The American people heard these arguments, and they went with the other guy. So we have to remember H.L. Mencken’s dictum: the people know what they want and deserve to get it good and hard. They voted for Obama, they got him, and now they have to lump it. If they don’t like the results, they can choose better next time.

That’s the crux of the issue. Instead of wasting our efforts on impeachment, we should be focused on helping the American people learn from their mistakes. They need to learn about the perils of believing in a great leader who will solve all their problems. They need to learn about the stupidity of voting for a candidate in order to symbolically repudiate the legacy of racism (or, in 2016, sexism), rather than voting for an actual leader. And they need to learn the specific lessons about Obama’s peculiar combination of domestic statism and blame-America-first foreign policy, an ideology in which our government can do no wrong at home and do no right overseas.

There is only one issue I can see right now that might conceivably justify impeachment: the IRS scandal. It’s pretty clear by now that a cabal of political appointees at the IRS was deliberately harassing political organizations opposed to their agenda. It’s also becoming clear that they conspired to cover it up after the fact. What would make this a presidential scandal is if investigators find evidence that this was coordinated from the White House and that the president was involved, either directly ordering the abuses or (as with Nixon) protecting the people who did. That would indeed count as “high crimes and misdemeanors.” So we need to keep asking: what did the president know and when did he know it?
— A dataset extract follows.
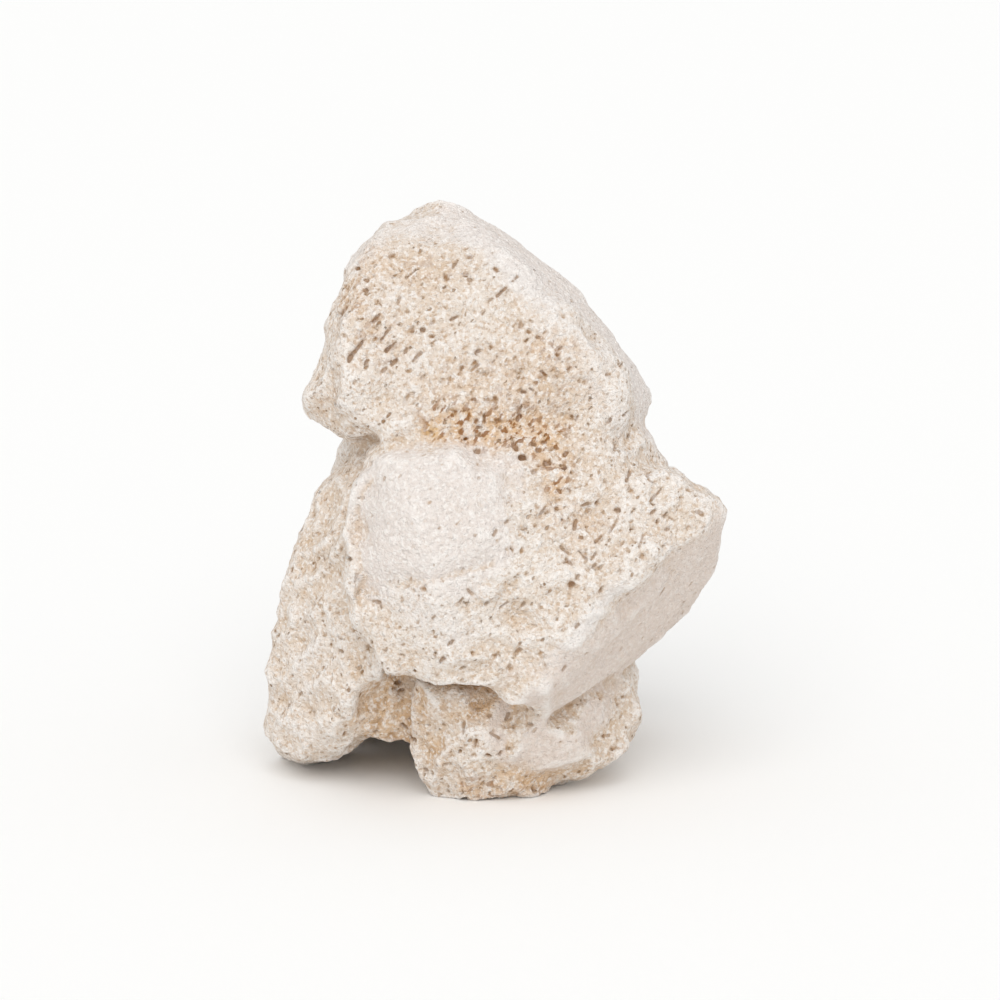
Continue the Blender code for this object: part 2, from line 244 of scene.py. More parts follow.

By all means let’s keep following the trail of the IRS investigation and see how far it leads us. But until it ensnares the president, it is not grounds for impeachment.

The impeachment of Bill Clinton was one of the first big events in my career as a writer, and it is seared into my brain. We need to learn why it was such a disaster for Republicans. Clinton’s infraction, lying under oath, was uncontestably real (unless you’re genuinely confused about what the meaning of the word “is” is). But the topic he was lying about was not of sufficient stature to warrant impeachment. And it turned out that the American people were no more enthusiastic than I was to hear all the details of Bill Clinton’s sex life.

The problem in 1998 was that the Republican Party was trying to use the Lewinsky scandal to do what they weren’t able to accomplish at the polls: ensure the political defeat of a hated adversary. But they were trying to do it through means that were not intended by our political system.

Look at it from the widest perspective. Central planning isn’t part of our economic system, and it’s not part of our political system, either. If we end up with a bad leader—one who is incompetent or malevolent—there is only so much that can be done centrally by politicians in Washington, DC, to fix it. Most of our problems have to be fixed by the people themselves. That’s the way the system works, and that’s the way it ought to work.

That may not be very comforting in the short term. If the first year and a half of President Obama’s second term is anything to go by, we’re in for a rough couple of years. Perhaps these periods of national crisis and decline are necessary, every once in a while, to remind voters of the consequences of making bad decisions. The last 444 days of Jimmy Carter’s presidency come to mind. But we can only salvage something good from this adversity if we focus on explaining exactly what has gone wrong and why. There is no short cut around that process.

If none of this convinces you, then consider one final fact: if Barack Obama is impeached, then Joe Biden would become president. Enough said.